Despite tariffs, China’s trade surplus has continued to soar this year reaching a record high of almost $1.2 trillion. Yet FX reserves and deposits have not risen by much at all. As the chart below shows, that could mean as much $1 trillion a year is leaving China surreptitiously.

This might be a problem for policymakers in China, as can be inferred by looking at the capital and current accounts.

Brad Setser of the Council on Foreign Relations has persistently pointed out that the trade surplus as taken from the current account has fallen to about half the surplus based on the customs data (I use the latter in the above chart). That followed an opaque methodology change in the balance-of-payments accounts.

Miraculously, this year the errors and omissions in the BOP data has gone to zero. Such errors are the difference between the current and the capital and financial accounts, which should tally and is an indicator of illicit capital outflow. To get it to zero in an economy with such a massive balance of payments, and to do so very quickly, stretches credulity.
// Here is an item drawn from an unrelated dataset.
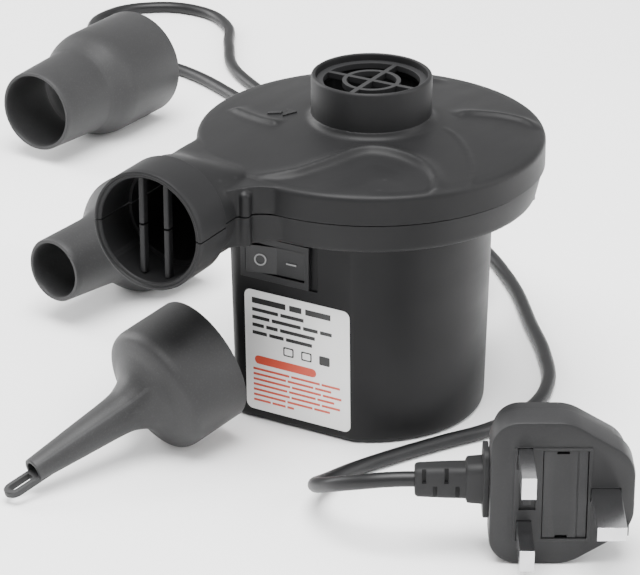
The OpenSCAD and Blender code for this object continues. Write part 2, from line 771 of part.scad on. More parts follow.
module nozzle_medium() {
  color([0.2, 0.2, 0.205]) lay([-101.9, 48.4, 19.75], -9, 0) nozzle_shell(
    [[socket_bore, 0], [socket_r - 0.5, 0], [socket_r, 0.5], [socket_r, 21], [18.4, 24.5], [15.4, 28.5],
      [13, 32], [11.7, 36], [10.5, medium_len]],
    [[9, medium_len], [10.2, 36], [11.5, 32], [13.9, 28.5], [16.8, 24], [16.8, 20], [socket_bore, 20]]);
}

module nozzle_small() {
  tip = small_len - 11;
  color([0.2, 0.2, 0.205]) lay([-30, -48, 24.3], -20, 14.7) difference() {
    union() {
      nozzle_shell(
        [[socket_bore, 0], [socket_r - 0.5, 0], [socket_r, 0.5], [socket_r, 19], [18.6, 20.6], [13, 23],
          [9.4, 25.6], [7.3, 29], [6, 34], [3.6, tip]],
        [[2.3, tip], [4.7, 34], [6, 27.6], [8.2, 24], [12, 21.2], [15, 19.8], [16.8, 18.6],
          [16.8, 18], [socket_bore, 18]]);
      translate([0, -1, tip - 5]) rotate([90, 0, 0]) linear_extrude(2) union() {
        translate([-3, 0]) square([6, 12.4]);
        translate([0, 12.4]) circle(r = 3);
      }
    }
    translate([0, 0, tip + 1]) rotate([90, 0, 0]) linear_extrude(10) union() {
      translate([-1.4, 0]) square([2.8, 6.4]);
      translate([0, 6.4]) circle(r = 1.4);
    }
  }
}

lower_housing();
top_lid();
outlet_guard();
intake_grille();
air_deck();
motor_cradle();
motor_sleeve();
lid_screws();
deck_screws();
motor_can();
motor_magnets();
motor_end_bell();
bearings();
brush_springs();
carbon_brushes();
motor_shaft();
armature_core();
armature_windings();
commutator();
motor_screws();
impeller();
impeller_hub();
rectifier_board();
board_parts();
board_posts();
inner_wires();
switch_frame();
switch_terminals();
switch_contact();
rocker();
rocker_marks();
rocker_axle();
rating_label();
cord_gland();
cord_clamp();
clamp_posts();
clamp_screws();
power_cord();
cord_coil();
plug_body();
plug_fuse_cover();
plug_fuse();
plug_fuse_clips();
plug_line_pins();
plug_earth_pin();
plug_relief();
nozzle_large();
nozzle_medium();
nozzle_small();
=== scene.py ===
"""Electric air mattress pump with three loose nozzles and a moulded plug, as a look-dev scene.

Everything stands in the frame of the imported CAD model: metres, +Z up, the impeller axis on Z.
Sizes below are written in millimetres, as in part.scad, and turned to metres when a mesh is made.
"""

import json
import math

import bmesh
import bpy
import numpy as np
from mathutils import Matrix, Vector


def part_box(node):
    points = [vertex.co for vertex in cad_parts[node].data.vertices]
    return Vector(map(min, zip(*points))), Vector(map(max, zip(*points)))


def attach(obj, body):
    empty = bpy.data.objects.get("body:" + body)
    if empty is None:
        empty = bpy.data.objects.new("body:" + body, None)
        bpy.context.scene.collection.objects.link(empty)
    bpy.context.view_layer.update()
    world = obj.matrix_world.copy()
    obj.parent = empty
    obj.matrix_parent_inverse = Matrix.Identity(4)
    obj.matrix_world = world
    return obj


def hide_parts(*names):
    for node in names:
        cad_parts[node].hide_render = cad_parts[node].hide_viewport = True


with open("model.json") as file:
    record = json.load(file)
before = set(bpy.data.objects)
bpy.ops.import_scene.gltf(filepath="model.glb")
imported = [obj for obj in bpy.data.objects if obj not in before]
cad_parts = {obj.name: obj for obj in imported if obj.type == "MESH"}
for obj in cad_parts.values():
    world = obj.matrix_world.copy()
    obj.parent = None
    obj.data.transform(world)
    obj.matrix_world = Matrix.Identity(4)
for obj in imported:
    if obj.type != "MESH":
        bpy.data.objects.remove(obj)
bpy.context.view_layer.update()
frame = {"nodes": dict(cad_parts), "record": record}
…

As Setser suggests, narrowing the current-account surplus reduces the errors and omissions and brushes under the carpet rising capital outflows that could be “embarrassing” to the Chinese.

But how are capital controls being circumvented?

There are signs the usual tricks are being employed.

One of the simplest, which was heavily used in the 2010s until the authorities started to clamp down on it, is “trade mis-voicing”.

Mainly this is through under-invoicing for exports. As this practice became rife in the 2010s, the difference between exports from China to Hong Kong and imports from China as recorded in Hong Kong surged. It is rising again now.

If this practice looks like it’s happening for exports to Hong Kong, it’s surely happening elsewhere too, along with the employ of other methods to clandestinely export capital.

Ironically, given it’s the combination of strong stimulus and a lacklustre economy that’s leading to such high excess liquidity and its egress, a strong recovery in China could be a problem for global risk assets. Until then though, stock markets globally, at least outside of China, can go on making new highs.